** Your goal **
Your task is to write out the complete listing exactly as it is shown.

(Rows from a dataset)

** Start **

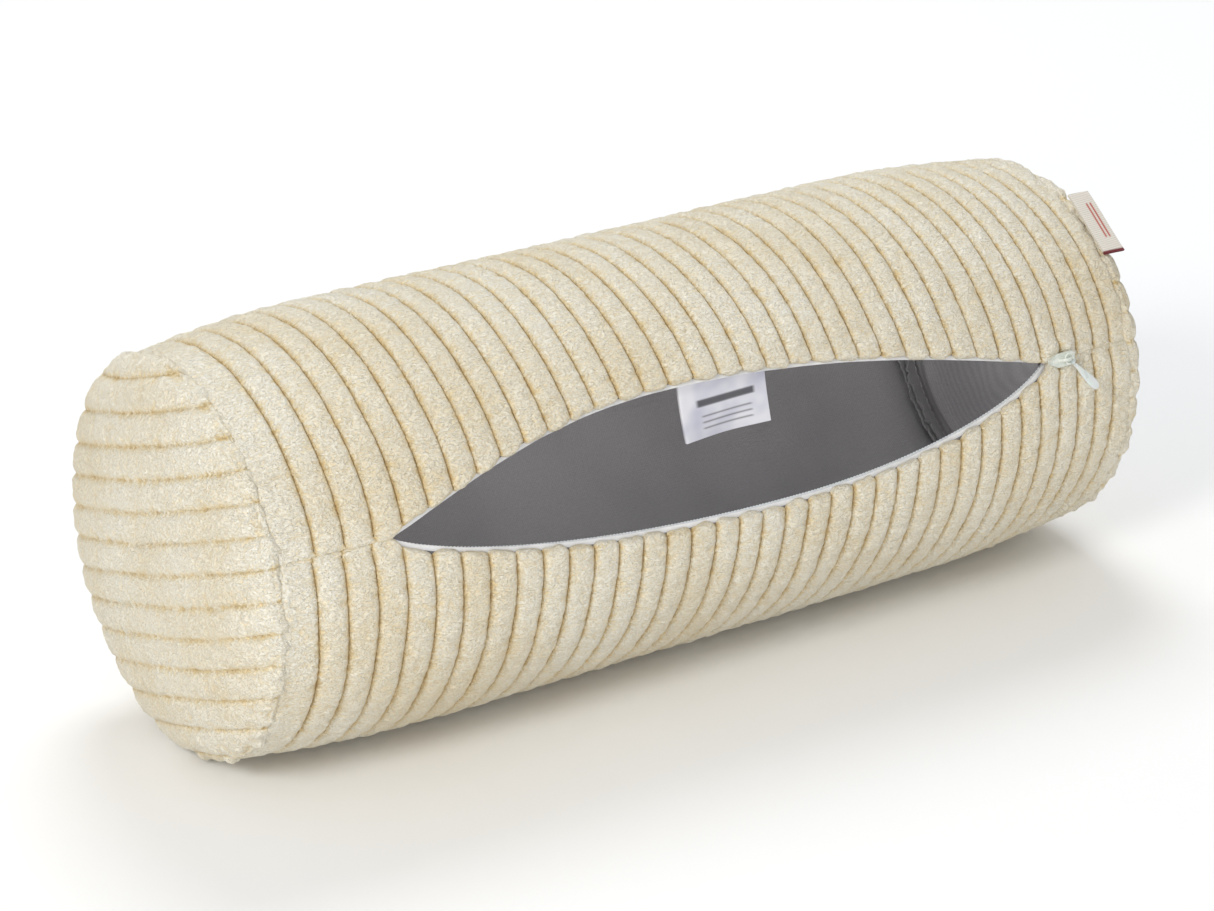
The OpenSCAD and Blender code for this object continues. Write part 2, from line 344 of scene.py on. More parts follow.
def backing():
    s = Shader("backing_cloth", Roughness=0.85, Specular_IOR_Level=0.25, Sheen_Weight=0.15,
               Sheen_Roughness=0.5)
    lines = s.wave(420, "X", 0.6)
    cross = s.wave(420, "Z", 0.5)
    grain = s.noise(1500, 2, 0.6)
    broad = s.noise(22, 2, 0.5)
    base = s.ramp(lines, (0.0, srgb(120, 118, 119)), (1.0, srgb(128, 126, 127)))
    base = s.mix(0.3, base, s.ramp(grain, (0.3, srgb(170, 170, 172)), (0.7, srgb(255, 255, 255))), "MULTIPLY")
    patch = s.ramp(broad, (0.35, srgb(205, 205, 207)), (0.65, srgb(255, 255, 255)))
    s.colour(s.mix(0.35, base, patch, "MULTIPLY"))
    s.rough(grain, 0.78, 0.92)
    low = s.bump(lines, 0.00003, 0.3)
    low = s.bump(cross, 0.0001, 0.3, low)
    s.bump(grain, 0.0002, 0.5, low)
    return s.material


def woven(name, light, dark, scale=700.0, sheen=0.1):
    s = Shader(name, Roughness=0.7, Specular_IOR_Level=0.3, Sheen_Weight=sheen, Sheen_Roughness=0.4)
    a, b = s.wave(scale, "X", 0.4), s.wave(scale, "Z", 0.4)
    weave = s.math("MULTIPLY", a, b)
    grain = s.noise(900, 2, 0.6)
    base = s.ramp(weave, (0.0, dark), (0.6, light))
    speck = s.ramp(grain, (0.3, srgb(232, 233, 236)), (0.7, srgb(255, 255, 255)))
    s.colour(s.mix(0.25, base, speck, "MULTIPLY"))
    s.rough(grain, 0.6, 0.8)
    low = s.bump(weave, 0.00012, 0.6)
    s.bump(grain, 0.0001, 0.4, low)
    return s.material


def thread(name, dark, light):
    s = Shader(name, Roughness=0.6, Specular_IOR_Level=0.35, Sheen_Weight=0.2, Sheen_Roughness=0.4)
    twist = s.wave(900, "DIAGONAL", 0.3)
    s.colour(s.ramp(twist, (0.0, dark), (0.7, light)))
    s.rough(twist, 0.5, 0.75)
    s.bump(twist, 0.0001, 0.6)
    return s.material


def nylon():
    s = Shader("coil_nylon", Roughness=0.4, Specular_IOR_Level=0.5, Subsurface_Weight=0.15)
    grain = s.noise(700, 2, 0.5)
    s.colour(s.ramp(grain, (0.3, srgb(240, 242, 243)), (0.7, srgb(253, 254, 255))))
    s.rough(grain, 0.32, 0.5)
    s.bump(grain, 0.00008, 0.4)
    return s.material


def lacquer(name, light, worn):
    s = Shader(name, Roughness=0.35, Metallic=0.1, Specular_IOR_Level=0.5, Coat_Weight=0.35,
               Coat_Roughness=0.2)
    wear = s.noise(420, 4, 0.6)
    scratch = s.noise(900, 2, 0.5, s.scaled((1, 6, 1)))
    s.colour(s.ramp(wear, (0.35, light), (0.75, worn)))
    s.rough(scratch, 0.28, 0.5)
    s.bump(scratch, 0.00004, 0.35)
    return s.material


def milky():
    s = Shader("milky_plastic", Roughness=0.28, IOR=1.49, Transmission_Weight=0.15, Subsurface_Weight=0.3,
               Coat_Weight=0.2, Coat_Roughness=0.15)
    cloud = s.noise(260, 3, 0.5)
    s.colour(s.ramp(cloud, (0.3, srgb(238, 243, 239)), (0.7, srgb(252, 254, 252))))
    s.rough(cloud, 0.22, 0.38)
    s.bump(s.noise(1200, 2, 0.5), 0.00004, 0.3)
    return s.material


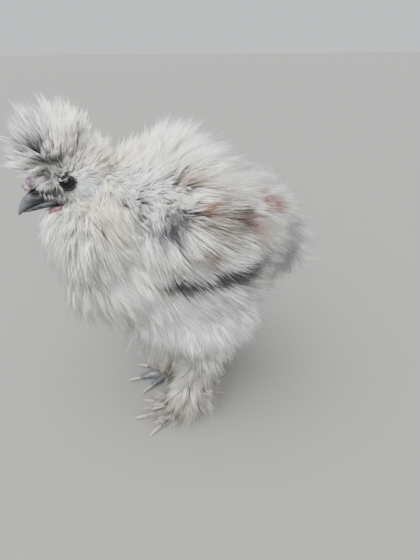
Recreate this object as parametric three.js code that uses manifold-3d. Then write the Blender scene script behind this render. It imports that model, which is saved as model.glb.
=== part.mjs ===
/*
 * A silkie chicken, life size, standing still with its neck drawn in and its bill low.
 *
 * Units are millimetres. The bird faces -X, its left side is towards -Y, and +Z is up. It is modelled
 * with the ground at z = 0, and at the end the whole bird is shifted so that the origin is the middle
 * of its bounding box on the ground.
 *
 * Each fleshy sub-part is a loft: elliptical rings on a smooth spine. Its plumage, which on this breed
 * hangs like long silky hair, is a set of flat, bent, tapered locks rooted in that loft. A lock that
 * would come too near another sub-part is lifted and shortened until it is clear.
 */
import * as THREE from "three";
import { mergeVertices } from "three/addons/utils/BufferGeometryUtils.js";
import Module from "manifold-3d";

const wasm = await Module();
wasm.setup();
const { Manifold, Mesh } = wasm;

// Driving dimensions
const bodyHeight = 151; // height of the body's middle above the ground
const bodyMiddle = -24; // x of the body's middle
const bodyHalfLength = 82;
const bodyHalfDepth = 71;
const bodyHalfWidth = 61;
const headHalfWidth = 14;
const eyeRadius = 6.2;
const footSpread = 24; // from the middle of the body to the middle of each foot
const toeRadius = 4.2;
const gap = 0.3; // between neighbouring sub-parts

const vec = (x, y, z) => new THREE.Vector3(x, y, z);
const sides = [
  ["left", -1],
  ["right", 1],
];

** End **

** Right answer **
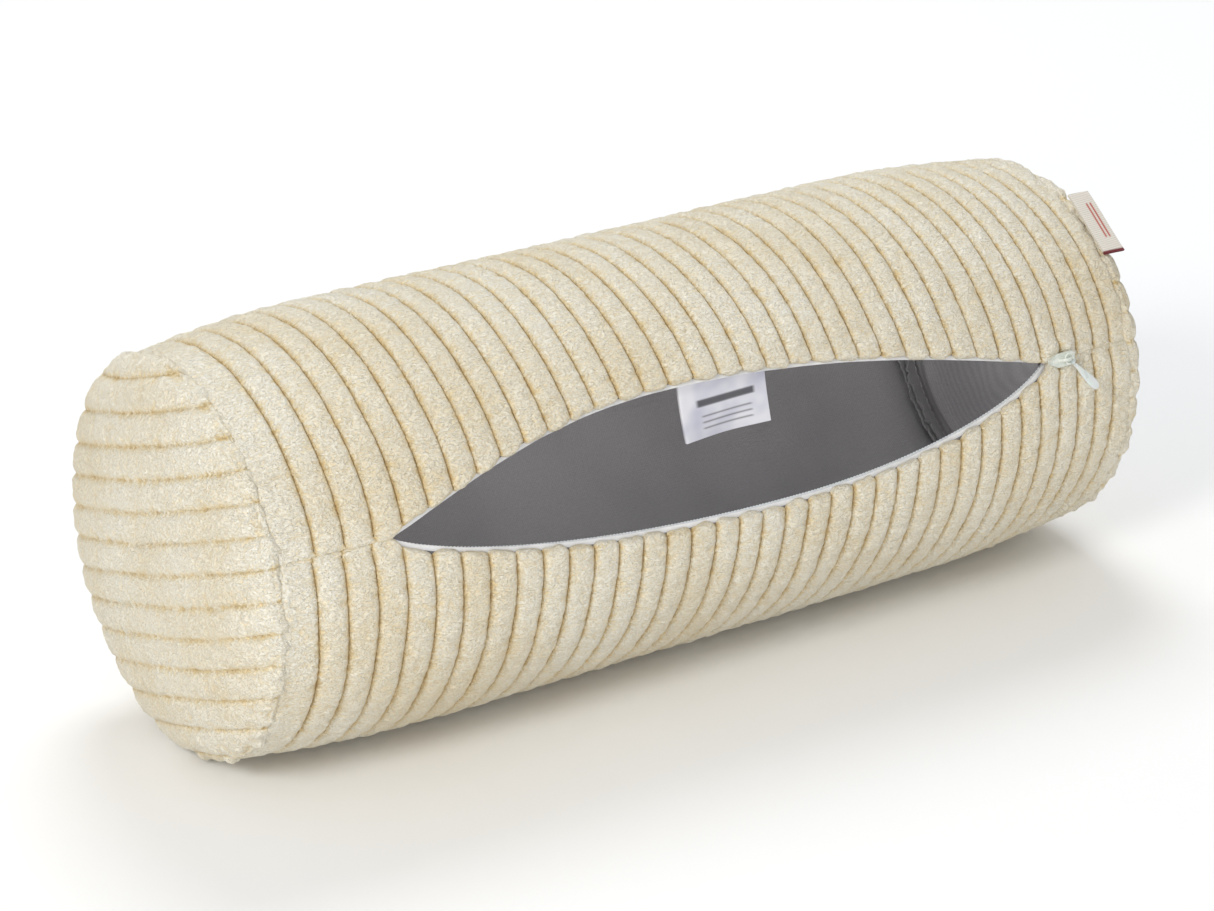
The OpenSCAD and Blender code for this object continues. Write part 2, from line 344 of scene.py on. More parts follow.
def backing():
    s = Shader("backing_cloth", Roughness=0.85, Specular_IOR_Level=0.25, Sheen_Weight=0.15,
               Sheen_Roughness=0.5)
    lines = s.wave(420, "X", 0.6)
    cross = s.wave(420, "Z", 0.5)
    grain = s.noise(1500, 2, 0.6)
    broad = s.noise(22, 2, 0.5)
    base = s.ramp(lines, (0.0, srgb(120, 118, 119)), (1.0, srgb(128, 126, 127)))
    base = s.mix(0.3, base, s.ramp(grain, (0.3, srgb(170, 170, 172)), (0.7, srgb(255, 255, 255))), "MULTIPLY")
    patch = s.ramp(broad, (0.35, srgb(205, 205, 207)), (0.65, srgb(255, 255, 255)))
    s.colour(s.mix(0.35, base, patch, "MULTIPLY"))
    s.rough(grain, 0.78, 0.92)
    low = s.bump(lines, 0.00003, 0.3)
    low = s.bump(cross, 0.0001, 0.3, low)
    s.bump(grain, 0.0002, 0.5, low)
    return s.material


def woven(name, light, dark, scale=700.0, sheen=0.1):
    s = Shader(name, Roughness=0.7, Specular_IOR_Level=0.3, Sheen_Weight=sheen, Sheen_Roughness=0.4)
    a, b = s.wave(scale, "X", 0.4), s.wave(scale, "Z", 0.4)
    weave = s.math("MULTIPLY", a, b)
    grain = s.noise(900, 2, 0.6)
    base = s.ramp(weave, (0.0, dark), (0.6, light))
    speck = s.ramp(grain, (0.3, srgb(232, 233, 236)), (0.7, srgb(255, 255, 255)))
    s.colour(s.mix(0.25, base, speck, "MULTIPLY"))
    s.rough(grain, 0.6, 0.8)
    low = s.bump(weave, 0.00012, 0.6)
    s.bump(grain, 0.0001, 0.4, low)
    return s.material


def thread(name, dark, light):
    s = Shader(name, Roughness=0.6, Specular_IOR_Level=0.35, Sheen_Weight=0.2, Sheen_Roughness=0.4)
    twist = s.wave(900, "DIAGONAL", 0.3)
    s.colour(s.ramp(twist, (0.0, dark), (0.7, light)))
    s.rough(twist, 0.5, 0.75)
    s.bump(twist, 0.0001, 0.6)
    return s.material


def nylon():
    s = Shader("coil_nylon", Roughness=0.4, Specular_IOR_Level=0.5, Subsurface_Weight=0.15)
    grain = s.noise(700, 2, 0.5)
    s.colour(s.ramp(grain, (0.3, srgb(240, 242, 243)), (0.7, srgb(253, 254, 255))))
    s.rough(grain, 0.32, 0.5)
    s.bump(grain, 0.00008, 0.4)
    return s.material


def lacquer(name, light, worn):
    s = Shader(name, Roughness=0.35, Metallic=0.1, Specular_IOR_Level=0.5, Coat_Weight=0.35,
               Coat_Roughness=0.2)
    wear = s.noise(420, 4, 0.6)
    scratch = s.noise(900, 2, 0.5, s.scaled((1, 6, 1)))
    s.colour(s.ramp(wear, (0.35, light), (0.75, worn)))
    s.rough(scratch, 0.28, 0.5)
    s.bump(scratch, 0.00004, 0.35)
    return s.material


def milky():
    s = Shader("milky_plastic", Roughness=0.28, IOR=1.49, Transmission_Weight=0.15, Subsurface_Weight=0.3,
               Coat_Weight=0.2, Coat_Roughness=0.15)
    cloud = s.noise(260, 3, 0.5)
    s.colour(s.ramp(cloud, (0.3, srgb(238, 243, 239)), (0.7, srgb(252, 254, 252))))
    s.rough(cloud, 0.22, 0.38)
    s.bump(s.noise(1200, 2, 0.5), 0.00004, 0.3)
    return s.material


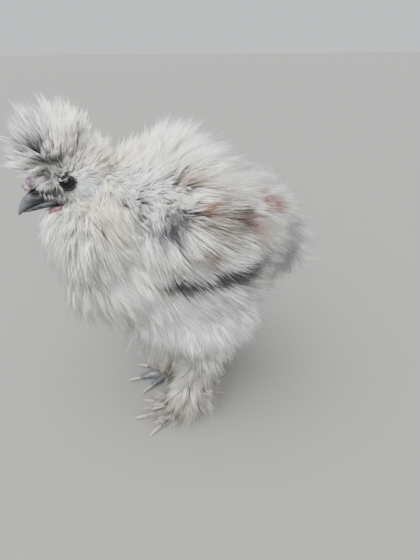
Recreate this object as parametric three.js code that uses manifold-3d. Then write the Blender scene script behind this render. It imports that model, which is saved as model.glb.
=== part.mjs ===
/*
 * A silkie chicken, life size, standing still with its neck drawn in and its bill low.
 *
 * Units are millimetres. The bird faces -X, its left side is towards -Y, and +Z is up. It is modelled
 * with the ground at z = 0, and at the end the whole bird is shifted so that the origin is the middle
 * of its bounding box on the ground.
 *
 * Each fleshy sub-part is a loft: elliptical rings on a smooth spine. Its plumage, which on this breed
 * hangs like long silky hair, is a set of flat, bent, tapered locks rooted in that loft. A lock that
 * would come too near another sub-part is lifted and shortened until it is clear.
 */
import * as THREE from "three";
import { mergeVertices } from "three/addons/utils/BufferGeometryUtils.js";
import Module from "manifold-3d";

const wasm = await Module();
wasm.setup();
const { Manifold, Mesh } = wasm;

// Driving dimensions
const bodyHeight = 151; // height of the body's middle above the ground
const bodyMiddle = -24; // x of the body's middle
const bodyHalfLength = 82;
const bodyHalfDepth = 71;
const bodyHalfWidth = 61;
const headHalfWidth = 14;
const eyeRadius = 6.2;
const footSpread = 24; // from the middle of the body to the middle of each foot
const toeRadius = 4.2;
const gap = 0.3; // between neighbouring sub-parts

const vec = (x, y, z) => new THREE.Vector3(x, y, z);
const sides = [
  ["left", -1],
  ["right", 1],
];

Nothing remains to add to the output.